Правила жизни Ильи Кабакова
Подлинная художественная жизнь проходит в стороне от героизма.
Я боюсь так многого, что оно образует целую энциклопедию страха. Все эти страхи переходят один в другой и сливаются в единый общий ужас. Ужас этот — какой-то рев вроде слитного колокольного звона, на фоне которого переливаются большие и мелкие страхи.
Мне невыносимо скучно слушать Баха или смотреть на «Венеру перед зеркалом» Веласкеса, но это очень приятная скука.
Я не верю в иную, светлую жизнь, я не верю в преображение жизни. Я верю только в ее унылую монотонность.
На протяжении всей своей жизни я спрашивал себя: кто я? Как «жизненное я» — это скверный тип, который глупо, безответственно и подло прожил свою уже длинную жизнь. Не он действовал, а с ним что-то происходило, как с ребенком. Что же касается «художественного я», то здесь ответ неясен. И я считаю, что чем меньше я задаю себе в искусстве вопрос «кто я», тем лучше.
Советская действительность научила нас, что идеи можно воплотить, но они не становятся от этого реальней.
Коммуналка является хорошей метафорой для советской жизни, потому что жить в ней нельзя, но и жить иначе тоже нельзя, потому что из коммуналки выехать практически невозможно. Вот эта комбинация: так жить нельзя, но и иначе жить тоже нельзя — хорошо описывает советскую ситуацию в целом.
Я знал, что то, чего я хочу, то есть жить креативно, в жизни невозможно. Поэтому я сразу принял решение жить как нормальный советский человек.
Абсурд современной картины состоит в том, что с ней ничего нельзя сделать — даже посмотреть на нее нельзя.
Быть «зрителем» — это знать, как себя вести, это, прежде всего, быть дисциплинированным. Я видел в кинотеатре собаку, которая в течение двух часов вела себя абсолютно спокойно и при этом не сводила глаз с экрана.
Когда я еще учился в школе, многие ученики рисовали тогда Сталина на партах. Я сам рисовал Ленина — чисто бессознательно. Это была какая-то ритуальная акция присвоения.
Я с самого начала понимал, что высокие традиции искусства давно утрачены и что в нынешней Академии преподают такие же «мастера кисти», как и те, что у нас в городе стоят у пивного ларька. Поэтому для меня никаких официальных иерархий не существовало.
Истинный гуманист видит в мухе человека, но именно это как раз может быть обидно для человека.
Сам я ориентировался на достаточно большое число художников, прежде всего на Эрика Булатова и Олега Васильева, а также Эдуарда Штейнберга, Владимира Янкилевского, Михаила Шварцмана, Виктора Пивоварова.
Как известно, разница между диким и ручным зверем состоит в том, что одни разрешают, а другие нет себя потрогать. Художник позволяет себя потрогать за одни места, за другие — нет, следовательно, он вариант компромиссный.

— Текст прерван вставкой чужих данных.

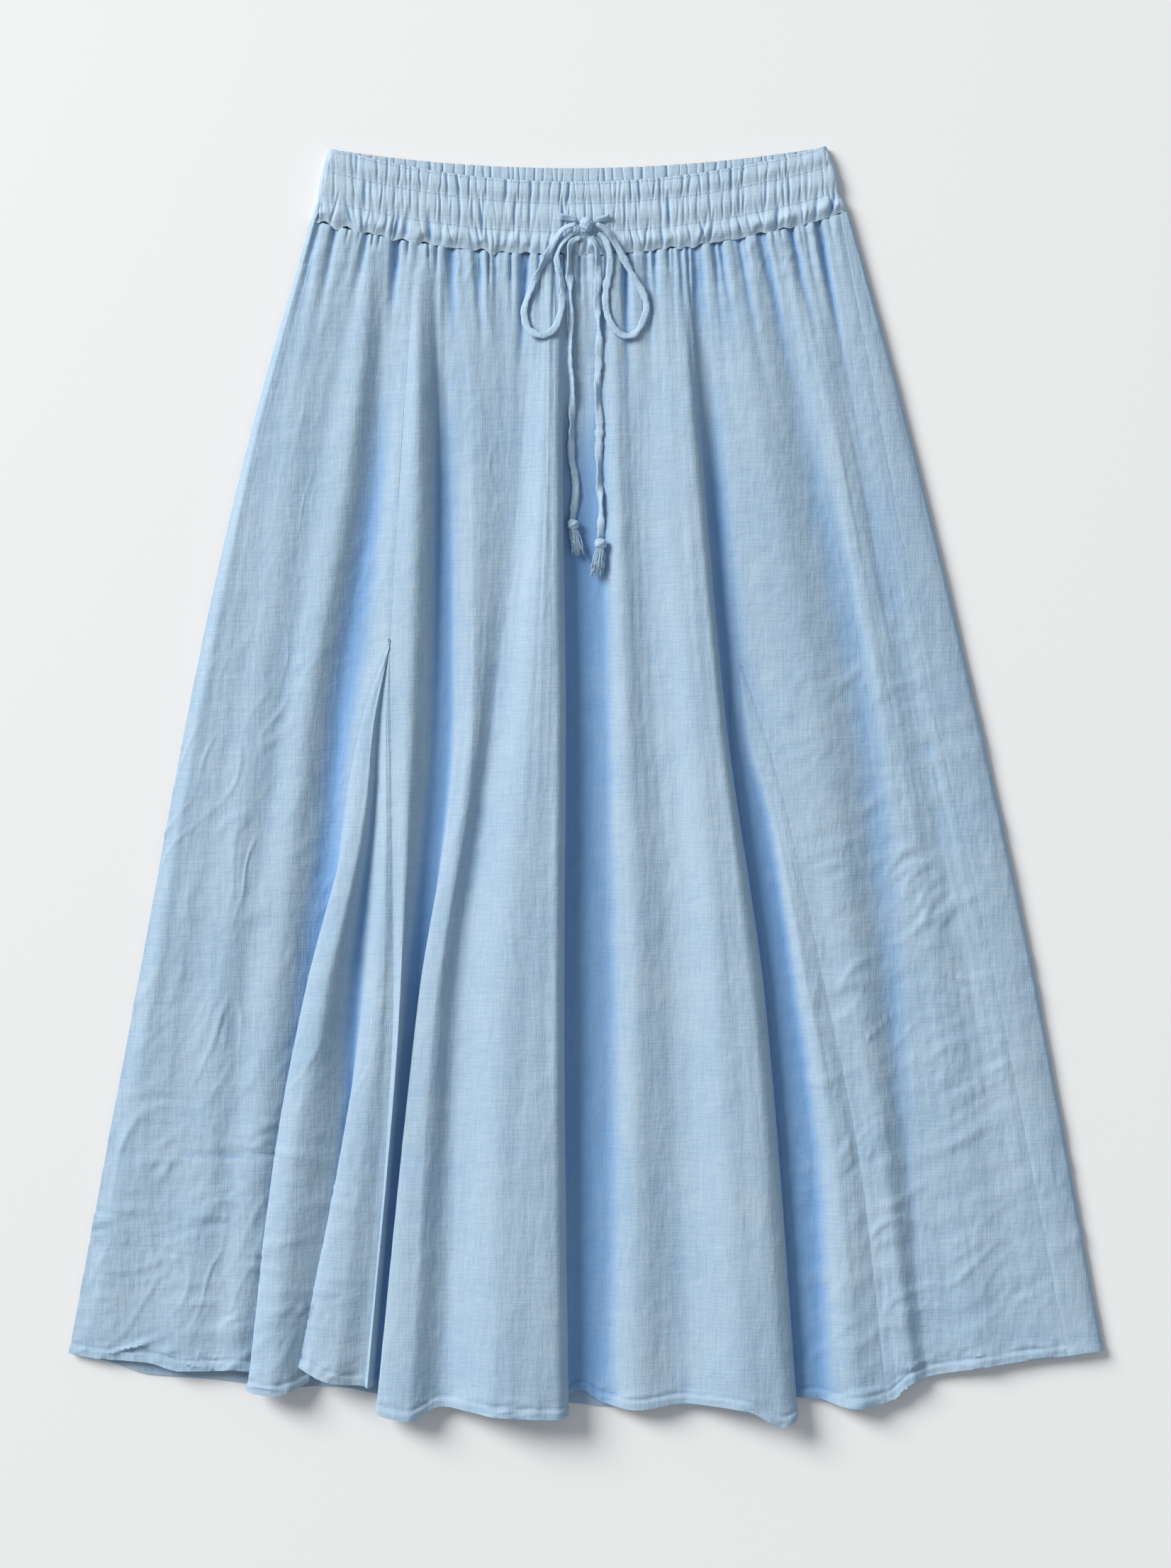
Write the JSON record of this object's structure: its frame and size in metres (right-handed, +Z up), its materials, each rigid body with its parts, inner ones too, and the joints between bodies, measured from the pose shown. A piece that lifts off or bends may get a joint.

Идеален только тот предмет, которого не видишь.
За многие годы моей работы я не встречал в официальном кругу другого такого притворщика и негодяя, как я сам.
Для меня Пушкин и Сталин были совершенно одинаковы. Вся культура воспринималась как «их» культура: это все были учителя с большой буквы. И я их всех ненавидел с самого начала.
Тотальность сталинского мира поставила каждого перед альтернативой: или ты в нем целиком живешь, или ты из него целиком выбываешь. Дифференцировать, различать оттенки — было невозможно. Именно здесь я вижу причину появления неофициального искусства.
Когда я смотрю на картину, мне всегда хочется, чтобы к ней было что-то добавлено, — какая-то подпись, как на детской иллюстрации, гарантирующая узнавание того, что изображено. Простое смотрение на картину для меня мучительно. Особенно «Черный квадрат» Малевича затаскивает меня на какую-то глубину, воспринимается мной как насилие — я не давал согласия на затаскивание!
Хорошая жизнь может быть прожита без всякого результата, но художнику требуется результат.